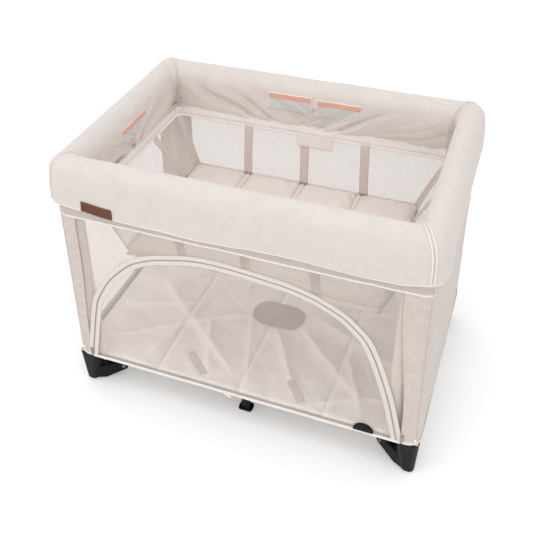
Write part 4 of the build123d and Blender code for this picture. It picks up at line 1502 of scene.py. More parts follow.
@dataclass
class Door:
    """The front: an arched door of netting in a net surround, with a zip between two tapes."""

    layout: Layout
    fold: Fold
    walls: Walls
    tape: float = 13 * MM
    gap: float = 2.2 * MM
    foot: float = 0.119
    line: list[Vector] = field(default_factory=list)

    # X and height of the zip's line, from its left foot over the arch, in metres.
    ZIP = (
        (-0.470, 0.119), (-0.458, 0.185), (-0.427, 0.330), (-0.408, 0.380), (-0.369, 0.446), (-0.309, 0.511),
        (-0.265, 0.540), (-0.204, 0.564), (-0.107, 0.586), (-0.014, 0.588), (0.075, 0.581), (0.132, 0.575),
        (0.205, 0.559), (0.248, 0.541), (0.292, 0.518), (0.323, 0.491), (0.355, 0.455), (0.380, 0.403),
        (0.402, 0.343), (0.425, 0.270), (0.445, 0.190), (0.461, 0.119),
    )  # fmt: skip

    def __post_init__(self) -> None:
        """Works out the zip's line."""
        self.line = spline_points(self.ZIP, 241)

    def beside(self, k: int, out: float) -> Vector:
        """The point so far out of the arch from a point of its line."""
        way = heading(self.line, k)
        return self.line[k] + Vector((-way.y, way.x)) * out

    def ribbon(
        self, name: str, finish: Finish, low: float, high: float, lift_mm: float, roll_mm: float
    ) -> Piece:
        """A tape along the zip's line.

        Args:
            name: its name.
            finish: its finish.
            low: distance of one edge out from the line.
            high: distance of the other edge.
            lift_mm: how far in front of the wall it lies.
            roll_mm: how far its edges stand up.

        Returns:
            The piece, facing the front.
        """

        def lay(k: int, s: float, t: float) -> Vector:
            p = self.beside(k, t)
            wave = ripple((s, t, 0), 60, 71) * 0.9
            roll = roll_mm * (bump_at(t, low, 1.8 * MM) + bump_at(t, high, 1.8 * MM))
            z = max(p.y, self.walls.foot)
            return self.walls.front(p.x, z, (lift_mm + wave + roll) * MM)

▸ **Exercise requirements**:
Each line from the top of the material above through the line with "# fmt: skip" must be echoed exactly, and no other line.

▸ **Written response**:
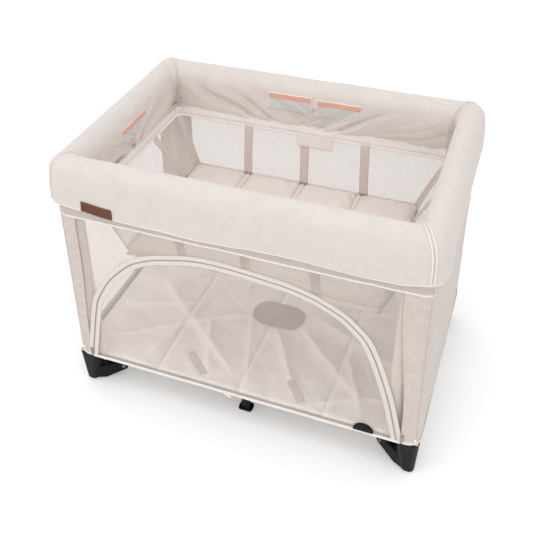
Write part 4 of the build123d and Blender code for this picture. It picks up at line 1502 of scene.py. More parts follow.
@dataclass
class Door:
    """The front: an arched door of netting in a net surround, with a zip between two tapes."""

    layout: Layout
    fold: Fold
    walls: Walls
    tape: float = 13 * MM
    gap: float = 2.2 * MM
    foot: float = 0.119
    line: list[Vector] = field(default_factory=list)

    # X and height of the zip's line, from its left foot over the arch, in metres.
    ZIP = (
        (-0.470, 0.119), (-0.458, 0.185), (-0.427, 0.330), (-0.408, 0.380), (-0.369, 0.446), (-0.309, 0.511),
        (-0.265, 0.540), (-0.204, 0.564), (-0.107, 0.586), (-0.014, 0.588), (0.075, 0.581), (0.132, 0.575),
        (0.205, 0.559), (0.248, 0.541), (0.292, 0.518), (0.323, 0.491), (0.355, 0.455), (0.380, 0.403),
        (0.402, 0.343), (0.425, 0.270), (0.445, 0.190), (0.461, 0.119),
    )  # fmt: skip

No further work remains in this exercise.